**Direction:**
Give every entry again, word for word and in full.

**Exercise input:**
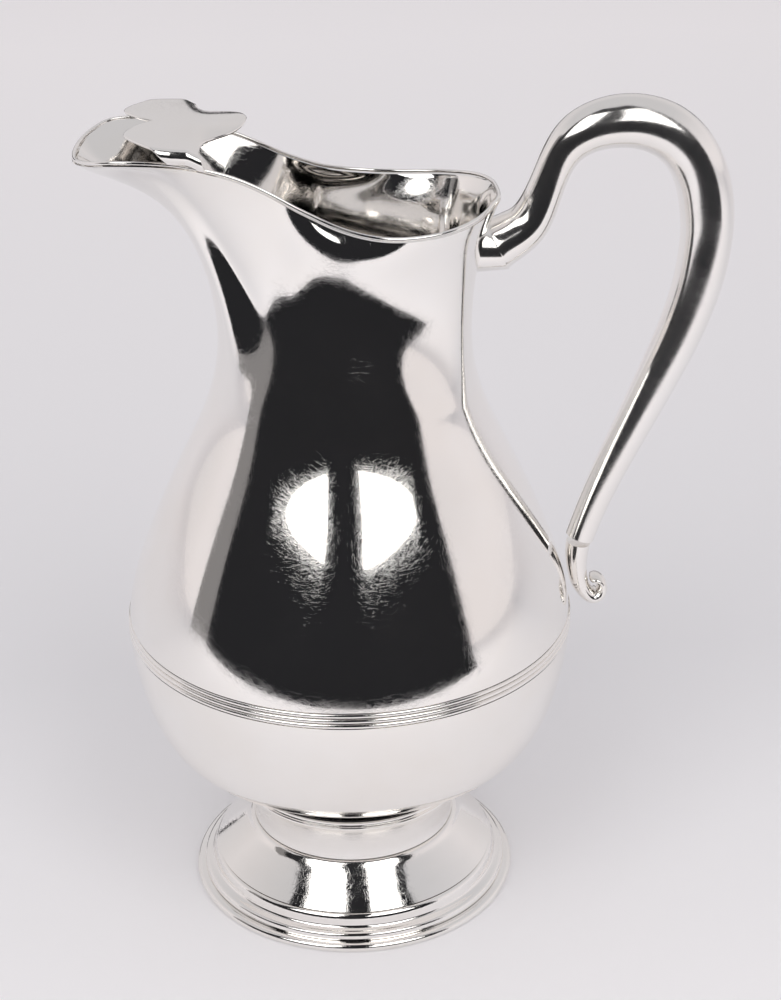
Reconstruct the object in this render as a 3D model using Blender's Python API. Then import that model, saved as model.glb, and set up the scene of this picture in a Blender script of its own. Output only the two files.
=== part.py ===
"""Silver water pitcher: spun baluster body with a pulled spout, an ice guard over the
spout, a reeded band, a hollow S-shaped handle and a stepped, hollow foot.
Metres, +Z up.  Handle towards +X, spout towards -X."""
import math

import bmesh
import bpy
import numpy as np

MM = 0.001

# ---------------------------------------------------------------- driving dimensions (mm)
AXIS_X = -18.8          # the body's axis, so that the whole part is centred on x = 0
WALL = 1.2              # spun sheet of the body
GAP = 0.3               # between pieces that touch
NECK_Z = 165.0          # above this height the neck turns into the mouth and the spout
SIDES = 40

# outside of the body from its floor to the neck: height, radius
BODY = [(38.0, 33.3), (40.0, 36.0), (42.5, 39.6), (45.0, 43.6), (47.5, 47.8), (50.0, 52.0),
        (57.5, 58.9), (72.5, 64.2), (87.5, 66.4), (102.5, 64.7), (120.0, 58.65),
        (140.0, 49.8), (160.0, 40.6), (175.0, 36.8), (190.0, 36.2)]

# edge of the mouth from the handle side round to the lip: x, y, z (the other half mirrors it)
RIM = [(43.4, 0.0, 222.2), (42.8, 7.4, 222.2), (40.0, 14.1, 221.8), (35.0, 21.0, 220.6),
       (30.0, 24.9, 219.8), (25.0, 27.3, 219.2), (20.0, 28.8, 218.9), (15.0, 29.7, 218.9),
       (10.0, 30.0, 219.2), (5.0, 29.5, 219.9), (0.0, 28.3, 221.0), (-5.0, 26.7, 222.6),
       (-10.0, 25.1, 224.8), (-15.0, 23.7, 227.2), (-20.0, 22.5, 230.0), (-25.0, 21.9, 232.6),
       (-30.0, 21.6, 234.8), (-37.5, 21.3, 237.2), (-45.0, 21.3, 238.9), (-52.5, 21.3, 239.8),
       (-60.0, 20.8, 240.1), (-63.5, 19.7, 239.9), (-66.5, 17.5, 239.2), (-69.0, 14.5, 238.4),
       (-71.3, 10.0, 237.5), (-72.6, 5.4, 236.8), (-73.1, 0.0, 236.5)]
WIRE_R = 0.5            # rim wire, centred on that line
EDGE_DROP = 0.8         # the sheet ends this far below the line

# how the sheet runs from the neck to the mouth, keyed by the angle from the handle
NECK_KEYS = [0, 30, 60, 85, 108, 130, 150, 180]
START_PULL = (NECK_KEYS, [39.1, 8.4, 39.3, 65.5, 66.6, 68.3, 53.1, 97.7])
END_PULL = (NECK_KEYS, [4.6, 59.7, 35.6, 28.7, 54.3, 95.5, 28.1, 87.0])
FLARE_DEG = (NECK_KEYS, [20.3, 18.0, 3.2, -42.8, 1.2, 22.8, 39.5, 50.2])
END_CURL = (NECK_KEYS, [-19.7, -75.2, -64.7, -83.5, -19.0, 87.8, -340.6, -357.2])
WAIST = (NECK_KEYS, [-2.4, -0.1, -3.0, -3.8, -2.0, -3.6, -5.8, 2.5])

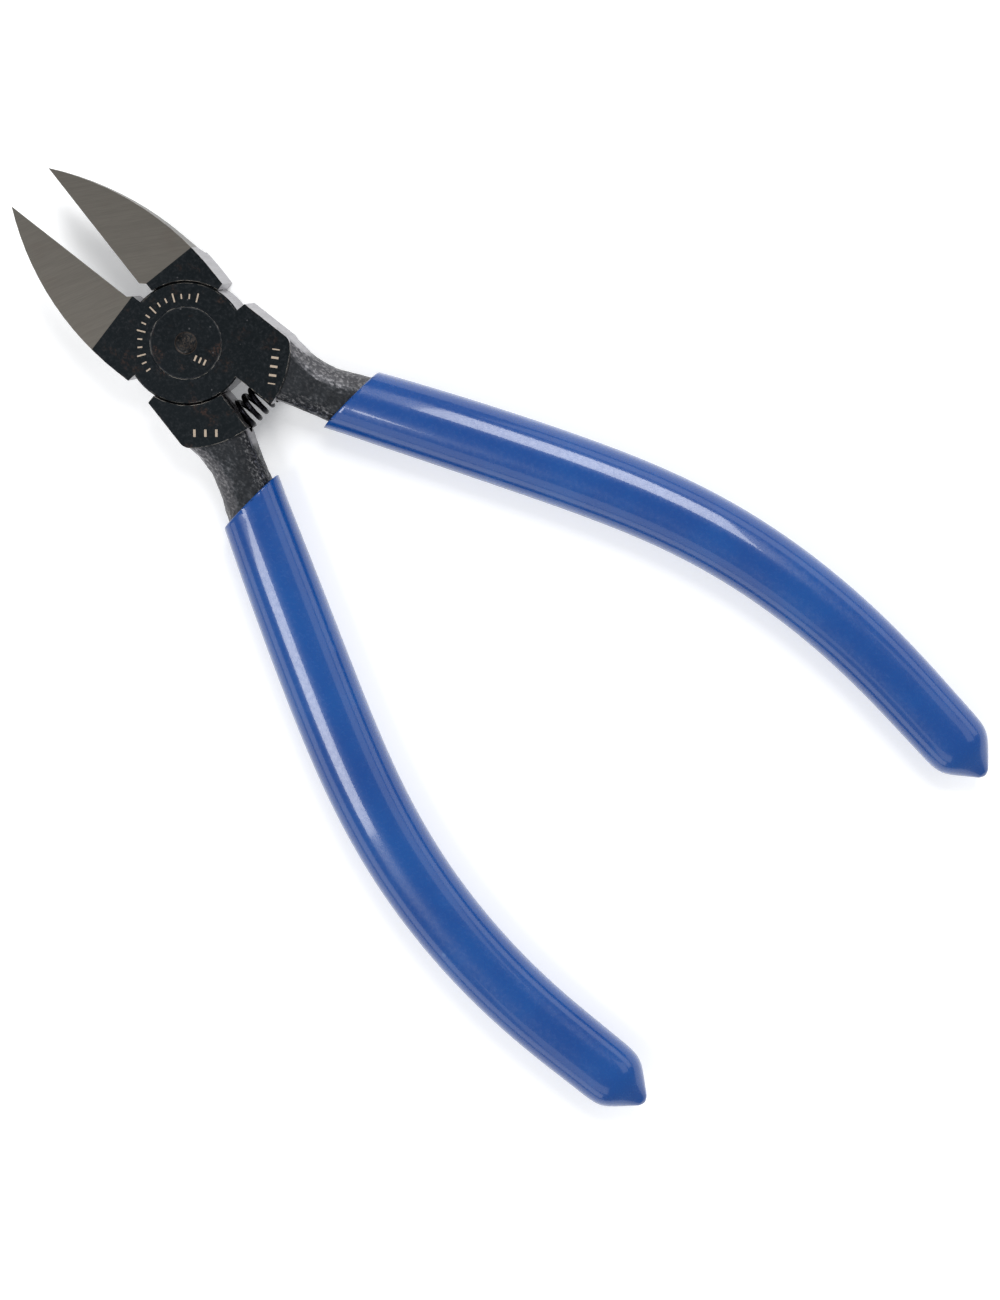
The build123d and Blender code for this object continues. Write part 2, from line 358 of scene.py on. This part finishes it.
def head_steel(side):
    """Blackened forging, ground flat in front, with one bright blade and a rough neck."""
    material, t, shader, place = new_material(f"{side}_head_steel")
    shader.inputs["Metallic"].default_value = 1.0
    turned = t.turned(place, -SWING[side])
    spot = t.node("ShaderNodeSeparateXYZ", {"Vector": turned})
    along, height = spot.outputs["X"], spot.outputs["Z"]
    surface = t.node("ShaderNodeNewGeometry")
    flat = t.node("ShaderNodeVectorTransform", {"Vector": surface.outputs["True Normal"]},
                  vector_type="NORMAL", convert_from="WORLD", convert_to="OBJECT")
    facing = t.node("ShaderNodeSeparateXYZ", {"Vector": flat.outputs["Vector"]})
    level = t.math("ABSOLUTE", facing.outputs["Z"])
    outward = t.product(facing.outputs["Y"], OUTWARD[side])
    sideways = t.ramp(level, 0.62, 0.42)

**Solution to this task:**
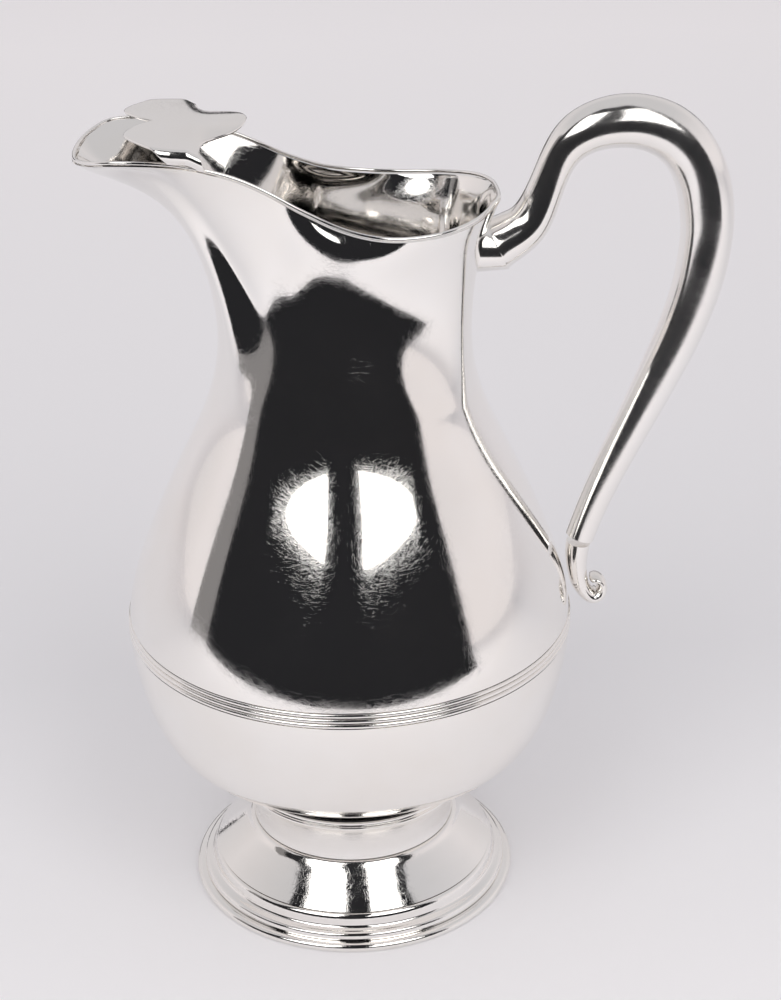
Reconstruct the object in this render as a 3D model using Blender's Python API. Then import that model, saved as model.glb, and set up the scene of this picture in a Blender script of its own. Output only the two files.
=== part.py ===
"""Silver water pitcher: spun baluster body with a pulled spout, an ice guard over the
spout, a reeded band, a hollow S-shaped handle and a stepped, hollow foot.
Metres, +Z up.  Handle towards +X, spout towards -X."""
import math

import bmesh
import bpy
import numpy as np

MM = 0.001

# ---------------------------------------------------------------- driving dimensions (mm)
AXIS_X = -18.8          # the body's axis, so that the whole part is centred on x = 0
WALL = 1.2              # spun sheet of the body
GAP = 0.3               # between pieces that touch
NECK_Z = 165.0          # above this height the neck turns into the mouth and the spout
SIDES = 40

# outside of the body from its floor to the neck: height, radius
BODY = [(38.0, 33.3), (40.0, 36.0), (42.5, 39.6), (45.0, 43.6), (47.5, 47.8), (50.0, 52.0),
        (57.5, 58.9), (72.5, 64.2), (87.5, 66.4), (102.5, 64.7), (120.0, 58.65),
        (140.0, 49.8), (160.0, 40.6), (175.0, 36.8), (190.0, 36.2)]

# edge of the mouth from the handle side round to the lip: x, y, z (the other half mirrors it)
RIM = [(43.4, 0.0, 222.2), (42.8, 7.4, 222.2), (40.0, 14.1, 221.8), (35.0, 21.0, 220.6),
       (30.0, 24.9, 219.8), (25.0, 27.3, 219.2), (20.0, 28.8, 218.9), (15.0, 29.7, 218.9),
       (10.0, 30.0, 219.2), (5.0, 29.5, 219.9), (0.0, 28.3, 221.0), (-5.0, 26.7, 222.6),
       (-10.0, 25.1, 224.8), (-15.0, 23.7, 227.2), (-20.0, 22.5, 230.0), (-25.0, 21.9, 232.6),
       (-30.0, 21.6, 234.8), (-37.5, 21.3, 237.2), (-45.0, 21.3, 238.9), (-52.5, 21.3, 239.8),
       (-60.0, 20.8, 240.1), (-63.5, 19.7, 239.9), (-66.5, 17.5, 239.2), (-69.0, 14.5, 238.4),
       (-71.3, 10.0, 237.5), (-72.6, 5.4, 236.8), (-73.1, 0.0, 236.5)]
WIRE_R = 0.5            # rim wire, centred on that line
EDGE_DROP = 0.8         # the sheet ends this far below the line

# how the sheet runs from the neck to the mouth, keyed by the angle from the handle
NECK_KEYS = [0, 30, 60, 85, 108, 130, 150, 180]
START_PULL = (NECK_KEYS, [39.1, 8.4, 39.3, 65.5, 66.6, 68.3, 53.1, 97.7])
END_PULL = (NECK_KEYS, [4.6, 59.7, 35.6, 28.7, 54.3, 95.5, 28.1, 87.0])
FLARE_DEG = (NECK_KEYS, [20.3, 18.0, 3.2, -42.8, 1.2, 22.8, 39.5, 50.2])
END_CURL = (NECK_KEYS, [-19.7, -75.2, -64.7, -83.5, -19.0, 87.8, -340.6, -357.2])
WAIST = (NECK_KEYS, [-2.4, -0.1, -3.0, -3.8, -2.0, -3.6, -5.8, 2.5])

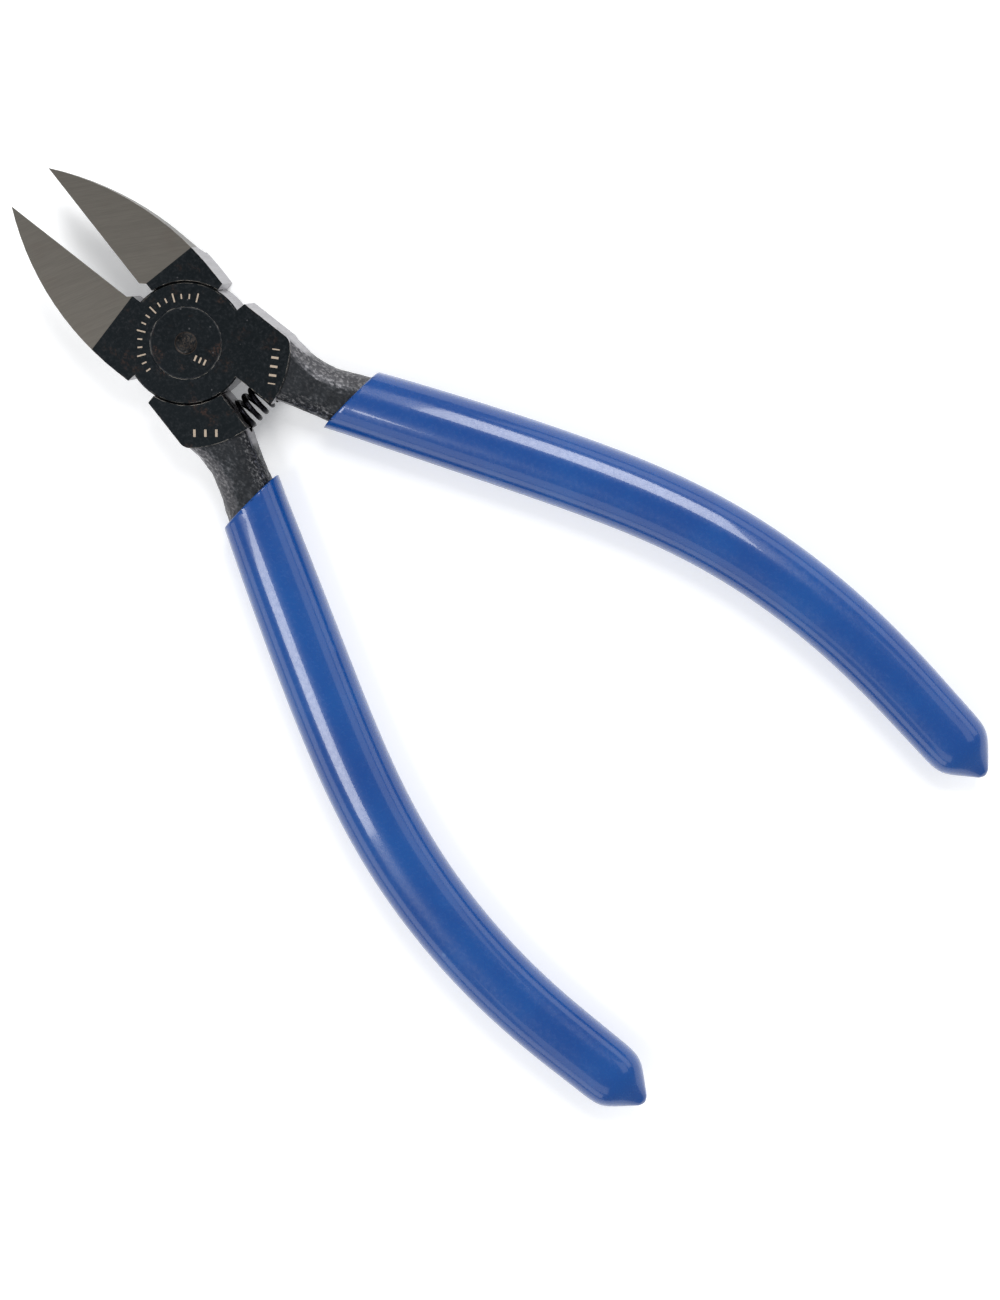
The build123d and Blender code for this object continues. Write part 2, from line 358 of scene.py on. This part finishes it.
def head_steel(side):
    """Blackened forging, ground flat in front, with one bright blade and a rough neck."""
    material, t, shader, place = new_material(f"{side}_head_steel")
    shader.inputs["Metallic"].default_value = 1.0
    turned = t.turned(place, -SWING[side])
    spot = t.node("ShaderNodeSeparateXYZ", {"Vector": turned})
    along, height = spot.outputs["X"], spot.outputs["Z"]
    surface = t.node("ShaderNodeNewGeometry")
    flat = t.node("ShaderNodeVectorTransform", {"Vector": surface.outputs["True Normal"]},
                  vector_type="NORMAL", convert_from="WORLD", convert_to="OBJECT")
    facing = t.node("ShaderNodeSeparateXYZ", {"Vector": flat.outputs["Vector"]})
    level = t.math("ABSOLUTE", facing.outputs["Z"])
    outward = t.product(facing.outputs["Y"], OUTWARD[side])
    sideways = t.ramp(level, 0.62, 0.42)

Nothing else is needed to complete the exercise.